Shawn Ohler, Calgary Herald,  August 27, 2006

Cash-flush Albertans are taking advantage of their province's recent oil boom by snatching secondary properties from their westerly neighbours at unprecedented rates, according to a real estate research firm.

Albertans have purchased 2,219 properties in B.C. worth more than $650 million in the first six months of 2006, ahead of the 2005 pace, and drastically more than buyers from elsewhere in Canada and the United States, according to Landcor's recently released property sales report.

Albertans were also on a real estate shopping spree in 2005, according to Landcor, buying 4,320 B.C. properties, worth almost $1.2  billion.

Ontario  ranks second with 381 properties worth more than $200 million, followed by California (188 properties, nearly $82 million) and Washington state (98 properties, more than $47 million).

Landcor president Rudy Nielsen, a veteran B.C. landman now hawking acreages on the northern tip of the Queen Charlotte Islands, said Alberta's appetite overshadows all others.

"Ten years ago, the Germans came in to buy a lot of recreational land. If you look at what Germany's buying and what England's buying and what Alberta's buying -- it's Alberta. We've become the playground for Alberta money," he said.

Edmonton businessman Jay Champigny owns a 2,350-square-foot house on a 7,000-square-foot lot worth $1.75 million in the relatively undeveloped Pender Harbour on B.C.'s Sunshine Coast, but he's never actually seen it.

"I've seen pictures, but I've never been there," said Champigny. "I bought it sight unseen. But I know B.C. and I know property, and the feedback I got from people I trust said Pender Harbour is it."

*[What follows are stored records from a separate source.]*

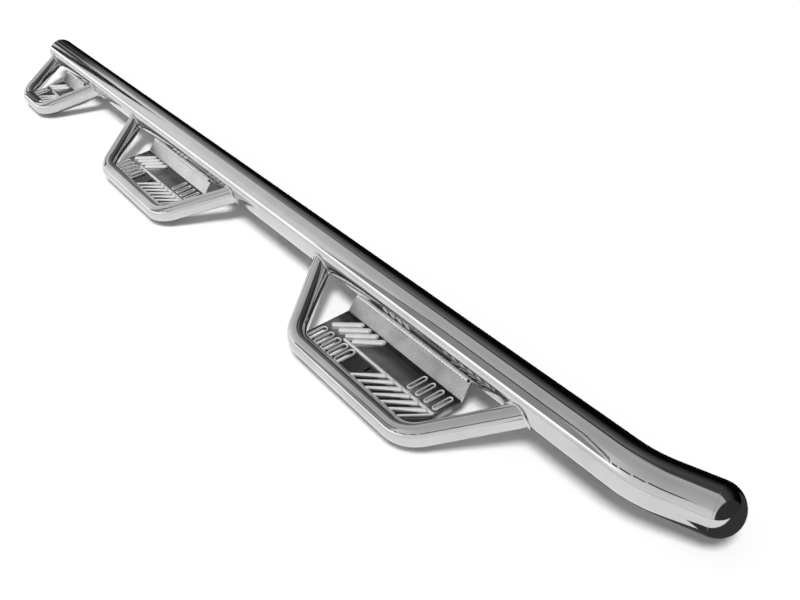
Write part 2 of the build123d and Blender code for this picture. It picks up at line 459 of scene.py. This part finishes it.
def makeLegWeld(name, end, way):
    bm = bmesh.new()
    stand = hoopSizes["radius"] + legBead["radius"] * legBead["lift"]
    addBeadRing(bm, end, way, stand, legBead)
    ringAt = facing(way, end)
    inverse = ringAt.inverted()
    for v in bm.verts:
        local = inverse @ v.co
        angle = math.atan2(local.y, local.x)
        heart = Vector((math.cos(angle), math.sin(angle), 0)) * stand
        drop = abs(math.sin(angle * legBead["drops"] / 2))
        swell = 1 + legBead["dropDepth"] * (drop - legBead["dropLevel"])
        world = ringAt @ (heart + (local - heart) * swell)
        foot = ringAt @ heart
        # slide along the leg until the bead's heart lies on the tube
        dy, dz = foot.y - bar["axis"].y, foot.z - bar["axis"].z
        a = way.y ** 2 + way.z ** 2
        b = dy * way.y + dz * way.z
        c = dy ** 2 + dz ** 2 - bar["radius"] ** 2
        slide = (-b + math.sqrt(max(b * b - a * c, 0))) / a
        v.co = world + way * slide
    finishPiece(bm, name, weldSteel)


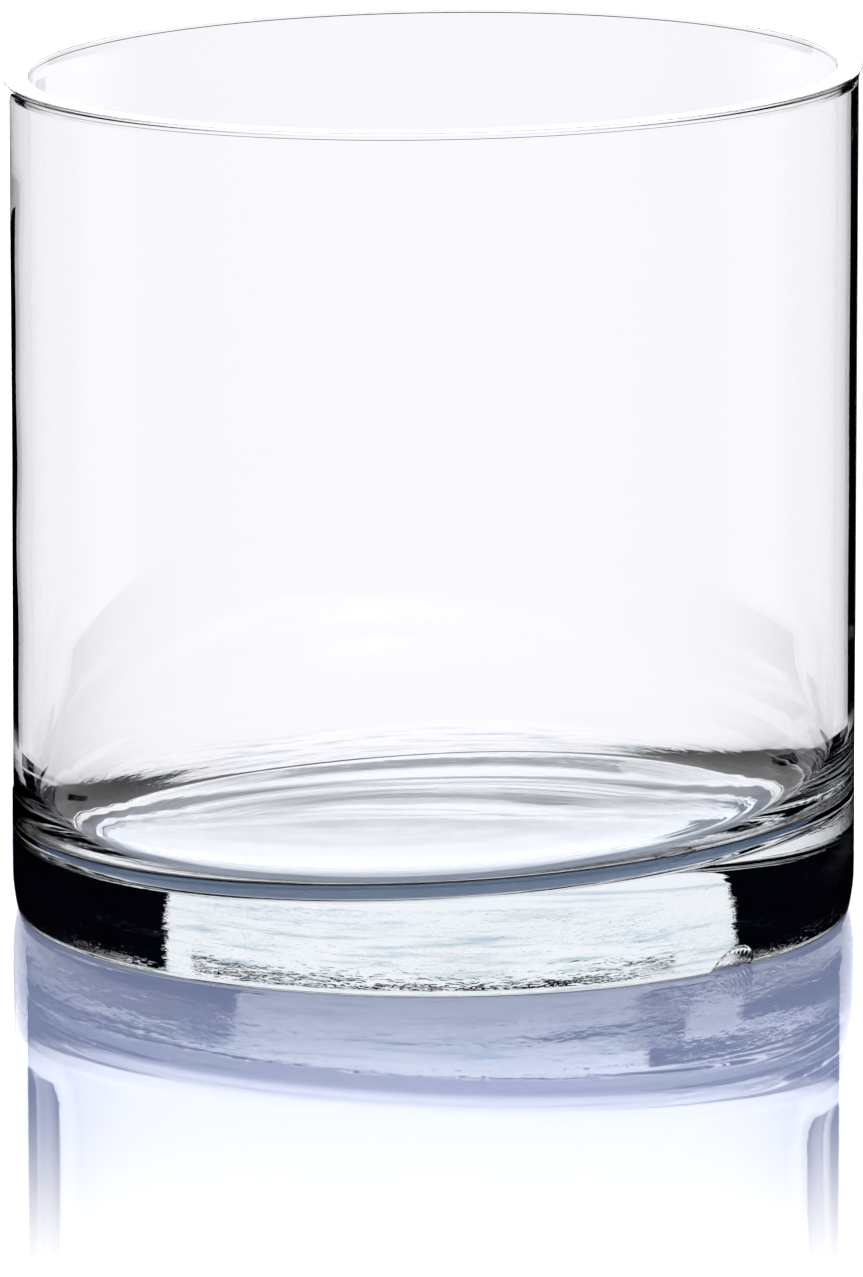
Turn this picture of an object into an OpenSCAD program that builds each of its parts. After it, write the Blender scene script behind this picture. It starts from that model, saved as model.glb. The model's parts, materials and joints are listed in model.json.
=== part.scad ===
// Heavy-base glass cylinder vase.
// One hand-made piece of clear glass, modelled as its three worked zones, which meet face to face:
// the thick base, the blown wall and the cut and polished rim.
// Origin: centre of the underside, where the vase stands. +Z runs up the axis of the cylinder.
// All lengths are millimetres.

/* [Vase] */
// Height from the table to the top of the rim
height = 152; // [120:1:300]
// Outside diameter of the straight wall
wall_d = 150; // [120:1:220]
// Thickness of the straight wall
wall_t = 3.8; // [2.5:0.1:6]

/* [Base] */
// Thickness of glass under the middle of the floor
floor_t = 15; // [8:0.5:25]
// How far the hollow's bottom corner is filled in, across the floor
fillet_w = 11.5; // [4:0.5:20]
// How far the hollow's bottom corner is filled in, up the wall
fillet_h = 17.5; // [4:0.5:24]
// Height over which the outside draws in towards the foot
heel_h = 8; // [4:0.5:8]
// How far the outside draws in over that height
heel_in = 1; // [0.5:0.1:2]
// Radius of the polished edge between heel and foot
foot_edge_r = 0.8; // [0.4:0.1:1.5]
// Width of the flat ring that the vase stands on
foot_ring_w = 7; // [4:0.5:12]
// Depth of the shallow hollow ground into the underside
foot_hollow = 0.5; // [0.2:0.1:1]

/* [Rim] */
// Height of the worked band at the mouth
rim_h = 6; // [5:0.5:12]
// How far the lip stands proud of the wall outside
lip_out = 1; // [0.3:0.1:2]
// Height over which the lip swells out
lip_h = 3; // [2:0.5:4]
// Radius of the polished edges of the rim
rim_edge_r = 0.4; // [0.2:0.1:0.8]

/* [Hidden] */

wall_r = wall_d / 2;
bore_r = wall_r - wall_t;
lip_r = wall_r + lip_out;
base_top = floor_t + fillet_h;
rim_z = height - rim_h;
heel_r = wall_r - heel_in;
foot_r = heel_r - foot_edge_r;
ring_r = foot_r - foot_ring_w;
arc_steps = 12;
edge_steps = 6;
glass = [0.86, 0.92, 0.95, 0.4];

// Points [r, z] along part of an ellipse, from one angle to another
function arc(centre, radii, from, to, steps) = [
    for (i = [0:steps])
        let (a = from + (to - from) * i / steps)
            centre + [radii[0] * cos(a), radii[1] * sin(a)]
];

// The dished underside, from the axis out to the standing ring
function underside() = [
    for (i = [0:edge_steps])
        let (t = i / edge_steps)
            [ring_r * t, foot_hollow * (1 - t * t)]
];

// The heel, from the polished foot edge up to the straight wall
function heel() = concat(
    arc([foot_r, foot_edge_r], [foot_edge_r, foot_edge_r], -90, -15, edge_steps),
    [
        for (i = [2:arc_steps])
            let (t = i / arc_steps)
                [wall_r - heel_in * pow(1 - t, 2), heel_h * t]
    ]
);

// The lip's outside, from the straight wall up to the polished outer edge
function lip() = concat(
    [
        for (i = [0:arc_steps])
            let (t = i / arc_steps)
                [wall_r + lip_out * (1 - cos(180 * t)) / 2, height - rim_edge_r - lip_h * (1 - t)]
    ],
    arc([lip_r - rim_edge_r, height - rim_edge_r], [rim_edge_r, rim_edge_r], 15, 90, edge_steps)
);

// Thick solid disc with the heel outside, and the hollow's rounded bottom corner inside
module heavy_base() {
    color(glass)
        rotate_extrude($fn = 180)
            polygon(concat(
                underside(),
                heel(),
                [[wall_r, base_top]],
                arc([bore_r - fillet_w, base_top], [fillet_w, fillet_h], 0, -90, arc_steps),
                [[0, floor_t]]
            ));
}

// Straight blown wall, from the top of the base to the worked band
module cylinder_wall() {
    color(glass)
        translate([0, 0, base_top])
            difference() {
                cylinder(r = wall_r, h = rim_z - base_top, $fn = 180);
                translate([0, 0, -1])
                    cylinder(r = bore_r, h = rim_z - base_top + 2, $fn = 180);
            }
}

// Cut, ground and polished mouth with its slightly proud lip
module rim_band() {
    color(glass)
        rotate_extrude($fn = 180)
            polygon(concat(
                [[bore_r, rim_z], [wall_r, rim_z]],
                lip(),
                arc([bore_r + rim_edge_r, height - rim_edge_r], [rim_edge_r, rim_edge_r], 90, 180, edge_steps)
            ));
}

heavy_base();
cylinder_wall();
rim_band();
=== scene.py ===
"""Glass cylinder vase on a pale glossy floor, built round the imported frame.

The real vase is one piece of glass, so one closed glass mesh stands for the frame's three zones. Everything
is in metres, +Z up, with the origin under the middle of the base.
"""
import json
import math
import random

import bpy
from mathutils import Matrix, Vector


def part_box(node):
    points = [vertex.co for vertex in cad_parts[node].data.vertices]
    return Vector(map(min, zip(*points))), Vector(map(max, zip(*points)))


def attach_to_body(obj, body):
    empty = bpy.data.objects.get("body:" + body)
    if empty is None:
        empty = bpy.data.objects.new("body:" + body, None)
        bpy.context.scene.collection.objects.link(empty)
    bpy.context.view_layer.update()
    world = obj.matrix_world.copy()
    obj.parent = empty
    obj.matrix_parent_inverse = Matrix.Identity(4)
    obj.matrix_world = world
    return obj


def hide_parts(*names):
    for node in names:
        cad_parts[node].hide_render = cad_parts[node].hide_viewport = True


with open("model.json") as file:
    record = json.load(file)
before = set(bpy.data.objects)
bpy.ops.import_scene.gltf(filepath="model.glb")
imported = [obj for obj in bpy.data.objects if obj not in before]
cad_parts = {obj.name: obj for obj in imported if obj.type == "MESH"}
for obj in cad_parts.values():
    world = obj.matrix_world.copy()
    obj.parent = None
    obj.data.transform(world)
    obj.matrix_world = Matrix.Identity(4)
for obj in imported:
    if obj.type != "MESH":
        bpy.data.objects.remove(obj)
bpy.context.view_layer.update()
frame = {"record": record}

MM = 0.001

# ---------------------------------------------------------------- sizes, from the frame

_, base_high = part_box("heavy_base")
_, rim_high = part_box("rim_band")
HEIGHT = rim_high.z
LIP_R = rim_high.x - 0.3 * MM
WALL_R = base_high.x
BASE_TOP = base_high.z
BORE_R = next(m["dims"]["r_mm"] for m in frame["record"]["mounts"] if m["name"] == "inside") * MM

# ---------------------------------------------------------------- sizes of the glass's own detail

FLOOR_T = 15 * MM
FILLET_W = 11.5 * MM
HEEL_H = 8 * MM
HEEL_IN = 1 * MM
FOOT_EDGE = 0.8 * MM
FOOT_RING = 7 * MM
FOOT_HOLLOW = 0.5 * MM
LIP_H = 3 * MM
RIM_EDGE = 0.4 * MM
RIM_TILT = math.tan(math.radians(0.8))
FLOOR_TILT = math.tan(math.radians(2.9))
TILT_FADE_H = 40 * MM
CALM_R = 46 * MM

CHIP_TURN = math.radians(-45.4)
CHIP_WINDOW = math.radians(5.2)
CHIP_HALF = 5.2 * MM
CHIP_UP = 4.6 * MM
CHIP_DOWN = 6.2 * MM
CHIP_DEEP = 1.1 * MM
CHIP_LEAN = 0.25
CHIP_START_ACROSS = -2.6 * MM
CHIP_START_ALONG = 3.6 * MM
CHIP_RIPPLE = 0.05 * MM
CHIP_RIPPLE_LENGTH = 0.95 * MM
CHIP_INWARD, CHIP_UPWARD = 0.75, 0.66

SIDE_WAVE = 0.014 * MM
WALL_WAVE = 0.02 * MM
BORE_WAVE = 0.02 * MM
FILLET_RINGS = 0.003 * MM
FLOOR_RINGS = 0.006 * MM
FLOOR_WAVE = 0.015 * MM

# ---------------------------------------------------------------- colours and light

CLEAR = (1, 1, 1, 1)
ABSORBED = (0.46, 0.69, 0.79, 1)
CORD = (0.36, 0.50, 0.58, 1)
NAVY = (0.0008, 0.001, 0.003, 1)
BLACK = (0, 0, 0, 1)
# Painted shade: the floor is darker and blue-grey round the vase, fading to white further off.
PAINTED_FLOOR_SHADE = (0.19, 0.225, 0.37, 1)
# Painted shade on the floor under the vase as seen through the glass, and a paler copy of it for
# reflections.
PAINTED_SHADE_UNDER_VASE = (0.26, 0.38, 0.58, 1)
PAINTED_SHADE_UNDER_VASE_MIRRORED = (0.70, 0.74, 0.82, 1)
# Painted contact shadow under the standing ring.
PAINTED_CONTACT_SHADOW = (0.01, 0.01, 0.02, 1)
BARE_MIRROR = (0.965, 0.965, 0.985, 1)
COOL_WHITE = (0.985, 0.98, 1, 1)
LIGHT_ON_FLOOR = 1.15
LIGHT_IN_GLOSS = 3.4
LIGHT_THROUGH_GLASS = 1.18
LIGHT_LOST_IN_MOUTH = -0.11
SILVER_LIGHT = 2.2
ANY = 99

# ---------------------------------------------------------------- the glass


def smooth(t):
    t = min(max(t, 0.0), 1.0)
    return t * t * (3 - 2 * t)


def ellipse(centre, radii, start, end, steps):
    """Points along part of an ellipse, from one angle in degrees to another."""
    points = []
    for i in range(steps + 1):
        a = math.radians(start + (end - start) * i / steps)
        points.append((centre[0] + radii[0] * math.cos(a), centre[1] + radii[1] * math.sin(a)))
    return points


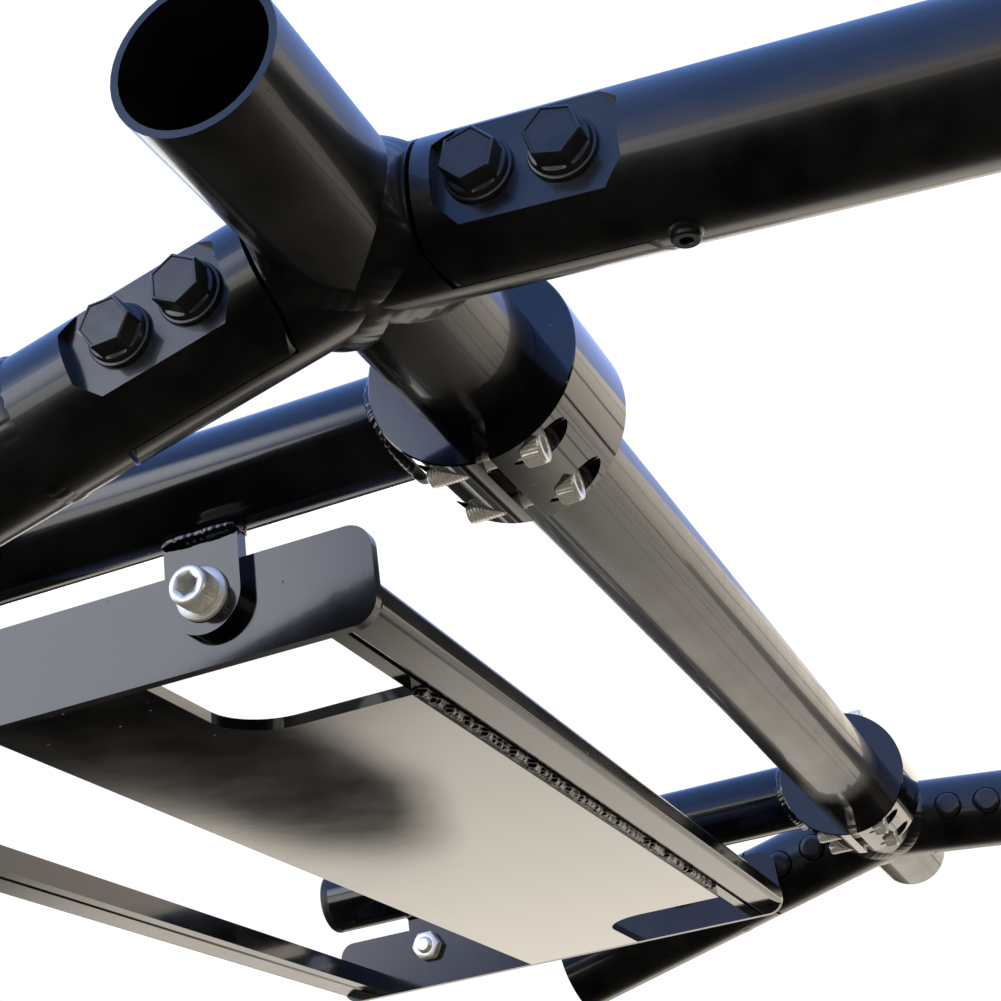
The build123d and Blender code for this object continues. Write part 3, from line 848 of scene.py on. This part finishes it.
class CAGE_OT_cage_welds(bpy.types.Operator):
    """Fillet welds of the lap stubs and ring welds of the rear couplers"""

    bl_idname = "cage.cage_welds"
    bl_label = "Cage welds"

    def execute(self, context):
        sizes = context.scene.cage_welds
        pitch = 1.5 * sizes.ripple
        for s, side in enumerate(SIDES):
            for e, end in enumerate(ENDS):
                place, axis = mount(f"{side}_{end}_rail_bore")
                fillet = saddle_weld(
                    Vector((place.x, 0, 0)), axis, TUBE_RADIUS, TUBE_RADIUS, sizes.cage_toe,
                    sizes.cage_crown, pitch, 1 + 4 * s + 2 * e, sizes.cage_limit,
                )
                mesh_piece(f"{side}_{end}_stub_weld", *fillet, "cage", "cage_powder_coat", BEAD_ANGLE)
            place, axis = mount(f"{side}_rear_rail_bore")
            low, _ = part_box(f"{side}_rear_rail")
            start = Vector((place.x, 0, 0)) + axis * (low.y + TUBE_RADIUS * abs(axis.z)) / axis.y
            turn = frame_along(axis, (1, 0, 0))
            ring = [start + turn @ Vector(p) for p in round_ring(TUBE_RADIUS - sizes.ring_sink, 0, 240)]
            band = bead_round(ring, start, axis, sizes.ring, pitch, 9 + s)
            mesh_piece(f"{side}_rear_rail_weld", *band, "cage", "cage_powder_coat", BEAD_ANGLE)
        return {"FINISHED"}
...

Often, Nielsen said, Albertans aren't content to stop at single properties, and Champigny is proof. Before securing the Pender Harbour unit, Champigny bought a vacation home in Vernon's Outback resort, and is about to nab a third at Lakestone, between Kelowna and Vernon.

"I'm spending money now because it may not be affordable 10 years from now, and I'm quite happy to spend my six, seven weeks a year out at those properties," said Champigny, who expects Vancouver's 2010 Winter Olympics will boost the value of his Pender Harbour property to $3.5 million- plus.